- Born: June 2, 1929
- Died: March 20, 2021 (aged 91)
- Education: University of Louisville
- Known for: Small molecule X-ray crystallography
- Awards: Willard Gibbs Award, Alexander von Humboldt Award
- Scientific career
- Fields: Inorganic chemistry
- Workplaces: University of Wisconsin-Madison

= Lawrence F. Dahl =

American chemist (1929–2021)

Lawrence F. Dahl (June 2, 1929 – March 20, 2021) was an R.E. Rundle and Hilldale Professor of Chemistry at the University of Wisconsin–Madison. Dahl was an inorganic chemist, and his research focused on high-nuclearity metallic compounds. He was elected to the National Academy of Sciences in 1988.

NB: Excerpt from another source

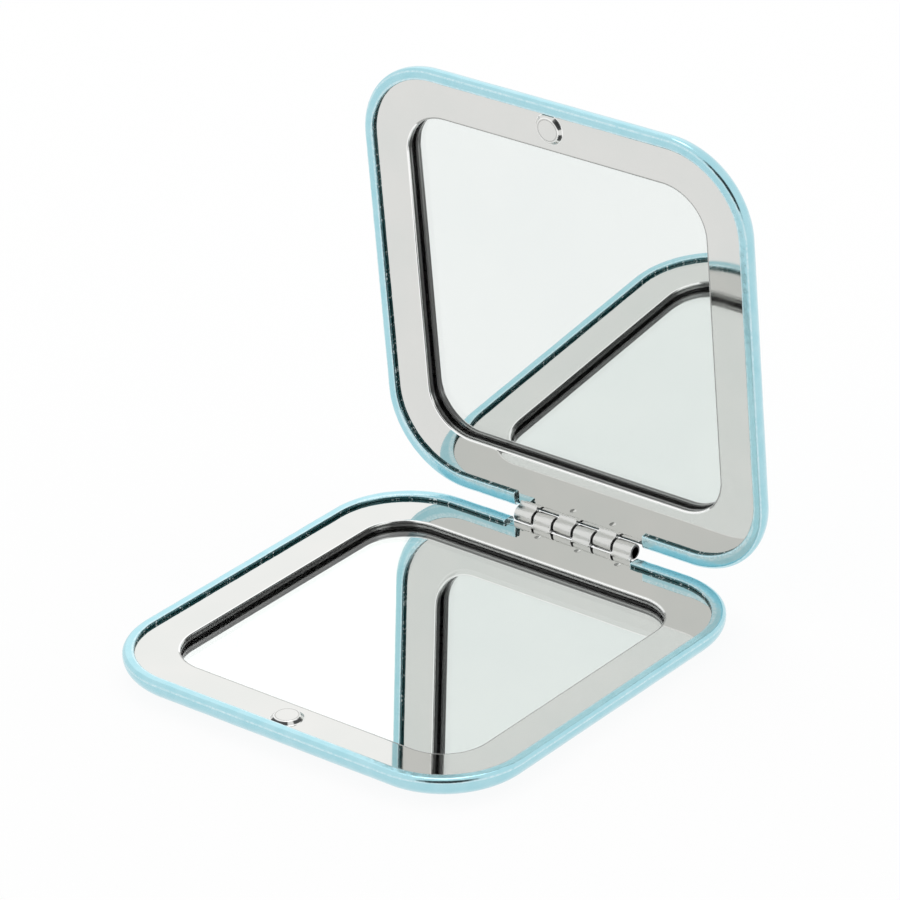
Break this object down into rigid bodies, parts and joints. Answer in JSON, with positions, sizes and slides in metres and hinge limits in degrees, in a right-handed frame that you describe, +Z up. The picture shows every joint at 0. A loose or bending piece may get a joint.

==Early life and education==
Dahl was born in 1929. He earned his B.S. degree from the University of Louisville in 1951 and his Ph.D. from Iowa State University in 1956.

==Career==
In 1957 Dahl joined the faculty in the chemistry department at the University of Wisconsin–Madison. His laboratory made significant contributions in the synthesis, structure, and bonding of transition metal compounds. Dahl trained 95 Ph.D. candidates, 24 M.S. students, 45 undergraduate research students, and 15 postdoctoral fellows.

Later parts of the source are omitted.